'Taking the Pollution out of Agricultural Production'

craig cox150
Craig A. Cox

Agricultural runoff – fertilizers and pesticides from cultivated fields, manure from pastures and feedlots, sediment washed away by erosion – pollutes many U.S. lakes and rivers. Craig A. Cox of the Environmental Working Group will talk about the agricultural pollution problem and some strategies for reducing it in a free public lecture on Thursday, Feb. 24,  at the University of Minnesota.

Cox’s lecture, titled “Taking the Pollution out of Agricultural Production,” is sponsored by the Freshwater Society and the university’s College of Biological Sciences.

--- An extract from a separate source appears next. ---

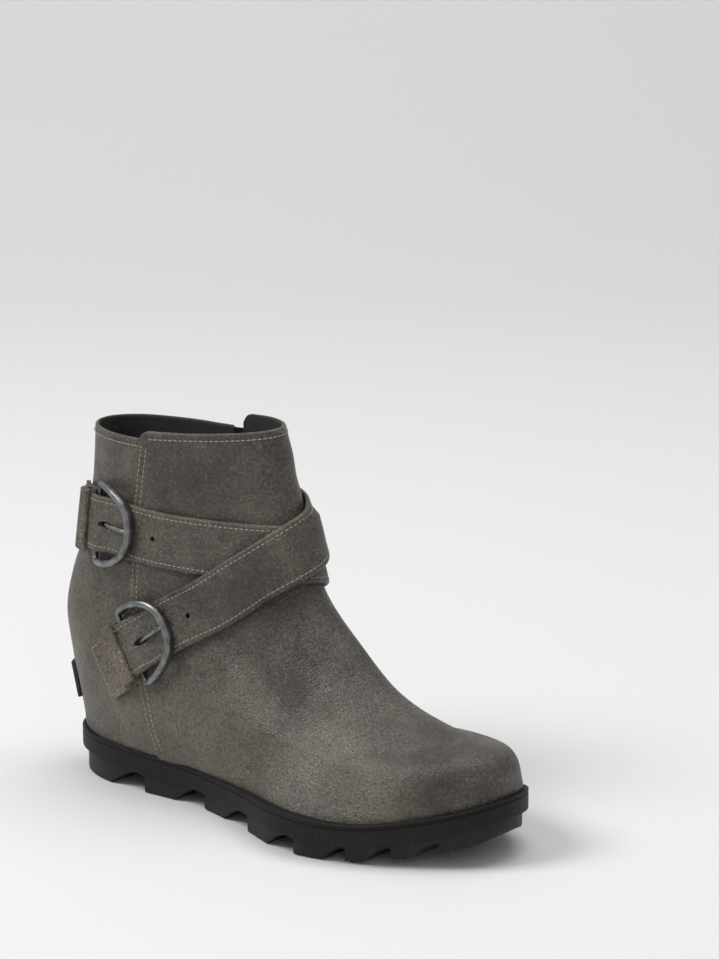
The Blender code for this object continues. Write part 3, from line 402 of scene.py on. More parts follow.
class Shader:
    """Small helper that adds nodes to one material and links them in order."""

    def __init__(self, name, roughness, metallic=0.0):
        self.material = bpy.data.materials.new(name)
        self.material.use_nodes = True
        self.tree = self.material.node_tree
        self.surface = self.tree.nodes["Principled BSDF"]
        self.surface.inputs["Roughness"].default_value = roughness
        self.surface.inputs["Metallic"].default_value = metallic
        self.place = self.tree.nodes.new("ShaderNodeTexCoord")

    def node(self, kind, inputs=None, **settings):
        made = self.tree.nodes.new(kind)
        for key, value in settings.items():
            setattr(made, key, value)
        for key, value in (inputs or {}).items():
            if isinstance(value, bpy.types.NodeSocket):
                self.tree.links.new(value, made.inputs[key])
            else:
                made.inputs[key].default_value = value
        return made

    def noise(self, scale, detail=4.0, rough=0.55, vector=None, distort=0.0):
        vector = vector or self.place.outputs["Object"]
        return self.node("ShaderNodeTexNoise", {"Vector": vector, "Scale": scale, "Detail": detail,
                                                "Roughness": rough, "Distortion": distort}).outputs["Fac"]

    def cells(self, scale, feature="DISTANCE_TO_EDGE", vector=None):
        vector = vector or self.place.outputs["Object"]
        made = self.node("ShaderNodeTexVoronoi", {"Vector": vector, "Scale": scale}, feature=feature)
        return made.outputs["Distance"]

    def ramp(self, value, low, high, start=0.0, end=1.0):
        """Value mapped so that low gives start and high gives end, and held there outside."""
        made = self.node("ShaderNodeMapRange", {"Value": value, "From Min": low, "From Max": high,
                                                "To Min": start, "To Max": end}, clamp=True)
        return made.outputs["Result"]

    def spots(self, places):
        """Soft patches: 1 at each centre, 0 at its radius, the largest of them taken."""
        total = None
        for x, y, z, radius in places:
            ends = {0: self.place.outputs["Object"], 1: (x * MM, y * MM, z * MM)}
            gap = self.node("ShaderNodeVectorMath", ends, operation="DISTANCE").outputs["Value"]
            patch = self.ramp(gap, 0.2 * radius * MM, radius * MM, 1.0, 0.0)
            total = patch if total is None else self.math("MAXIMUM", total, patch)
        return total

    def mix(self, share, first, second):
        made = self.node("ShaderNodeMix", data_type="RGBA")
        for socket, value in ((made.inputs[0], share), (made.inputs[6], first), (made.inputs[7], second)):
            if isinstance(value, bpy.types.NodeSocket):
                self.tree.links.new(value, socket)
            else:
                socket.default_value = (*value, 1) if isinstance(value, tuple) else value
        return made.outputs[2]

    def math(self, operation, first, second=0.0):
        return self.node("ShaderNodeMath", {0: first, 1: second}, operation=operation).outputs[0]

    def bump(self, height, distance, strength=1.0, under=None):
        made = self.node("ShaderNodeBump", {"Height": height, "Distance": distance, "Strength": strength})
        if under is not None:
            self.tree.links.new(under, made.inputs["Normal"])
        return made.outputs["Normal"]

    def finish(self, colour=None, normal=None, roughness=None):
        for socket, value in (("Base Color", colour), ("Normal", normal), ("Roughness", roughness)):
            if value is not None and isinstance(value, bpy.types.NodeSocket):
                self.tree.links.new(value, self.surface.inputs[socket])
            elif value is not None:
                self.surface.inputs[socket].default_value = (*value, 1)
        return self.material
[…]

It is part of the Moos Family Speaker Series on Water Resources.

The lecture will be at 7 p.m. in the Student Center theater on the university’s St. Paul campus. Seating is limited, and pre-registration is required.

 

Cox has worked on land and water conservation for nearly 30 years for agencies that include the National  Academy of Sciences, the  U.S. Department of Agriculture’s Natural Resources Conservation Service and the Soil and Water Conservation Society. As senior vice president of the Environmental Working Group, he coordinates the organization’s research and advocacy on agriculture, renewable energy and climate change.

In his lecture, Cox will touch on:

  • Conservation practices that can reduce agricultural runoff.
  • Economic incentives, including commodity prices, federal farm payments and bio-fuel policies, that influence farmers’ decisions and impact conservation and pollution.
  • A key public policy question: What anti-pollution costs should landowners and farm operators bear, and what land-use and management changes should be paid for by taxpayers?
  • How can limited state and federal expenditures achieve the biggest pollution prevention return?

Cox’s talk is the fourth in a series of lectures sponsored by the Freshwater Society and the College of Biological Sciences.

Previous lectures were delivered by: Robert Glennon, a University of Arizona law professor who wrote two books on water sustainability; Hedrick Smith, the producer of “Poisoned Waters,” a PBS Frontline documentary; and Louis J. Guillette Jr., a reproductive biologist from the Medical University of South Carolina who has researched birth defects in wildlife raised in polluted waters.